Origin Energy Limited (Origin) today announced that it has entered into an underwriting agreement for the sale of the 53.09 per cent shareholding in New Zealand Stock Exchange listed Contact Energy Limited (Contact) held by its New Zealand wholly owned subsidiaries. The transaction has been underwritten at a fixed price of NZ$4.65 per share (Sale).

The fully underwritten Sale, which will be conducted via a bookbuild process while Contact shares are in trading halt, will provide approximately NZ$1.8 billion in net proceeds to Origin which will be used to repay debt and redeem NZ$200 million of redeemable preference shares issued by Origin Energy Contact Finance No.2 Limited. A notice of redemption for the preference shares will be issued shortly after settlement of the Sale.
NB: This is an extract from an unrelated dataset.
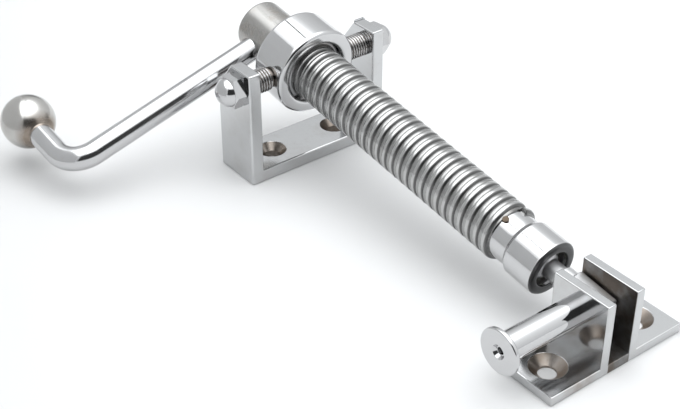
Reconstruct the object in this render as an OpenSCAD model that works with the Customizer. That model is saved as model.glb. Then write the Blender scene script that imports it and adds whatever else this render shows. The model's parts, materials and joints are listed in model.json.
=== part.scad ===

Origin Managing Director, Grant King said, “Today’s announcement is consistent with Origin’s stated intention to continue to take action to reduce operating and capital costs, realign debt across group entities, and, where appropriate, divest assets. The proceeds from the Sale will provide increased financial flexibility in the short to medium term.”

Origin expects that, on completion of the Sale, Origin’s credit rating from Standard & Poor’s will remain unchanged at BBB- (stable) while the credit rating from Moody’s will be revised from Baa2 (negative outlook) to Baa3 (stable), reflecting their view of a reduction in earnings diversity. Origin notes that while Contact’s earnings have been consolidated into Origin’s accounts, Origin’s access to Contact’s cash flow has been limited to 53.09 per cent of dividends.

Origin Executive Director Finance & Strategy, Ms Karen Moses said “This transaction provides a genuine reduction in financial risk through the repayment of Origin’s debt as well as the deconsolidation of Contact’s debt.”

“The expected revision of Origin’s rating to Baa3 (stable) will harmonise the ratings from Moody’s and Standard & Poor’s and does not have a material impact on Origin,” Ms Moses said.

Origin will continue to hold upstream production and exploration interests in New Zealand.

Settlement for the transaction is expected to occur on 10 August 2015. Due to US regulatory considerations, Origin will not be commenting further on the transaction until settlement has occurred. 


Stephen Ellaway
Senior External Affairs Manager
Ph: +61 2 9375 5834
Mobile: +61 417 851 287
Chau Le
Group Manager, Investor Relations
Ph: +61 2 9375 5816
Mobile: +61 467 799 642

Not for distribution or release in the United States

This announcement does not constitute an offer to sell, or the solicitation of an offer to buy, any securities in the United States. The Contact shares have not been, nor will be, registered under the U.S. Securities Act of 1933, as amended (Securities Act) or the securities laws of any state or other jurisdiction of the United States.

Accordingly, the Contact shares may not be offered or sold in the United States, unless they have been registered under the Securities Act, or are offered and sold in a transaction exempt from, or not subject to, the registration requirements of the Securities Act and applicable U.S. state securities laws.

Neither this announcement nor any other documents relating to the Sale may be sent or distributed to persons in the United States.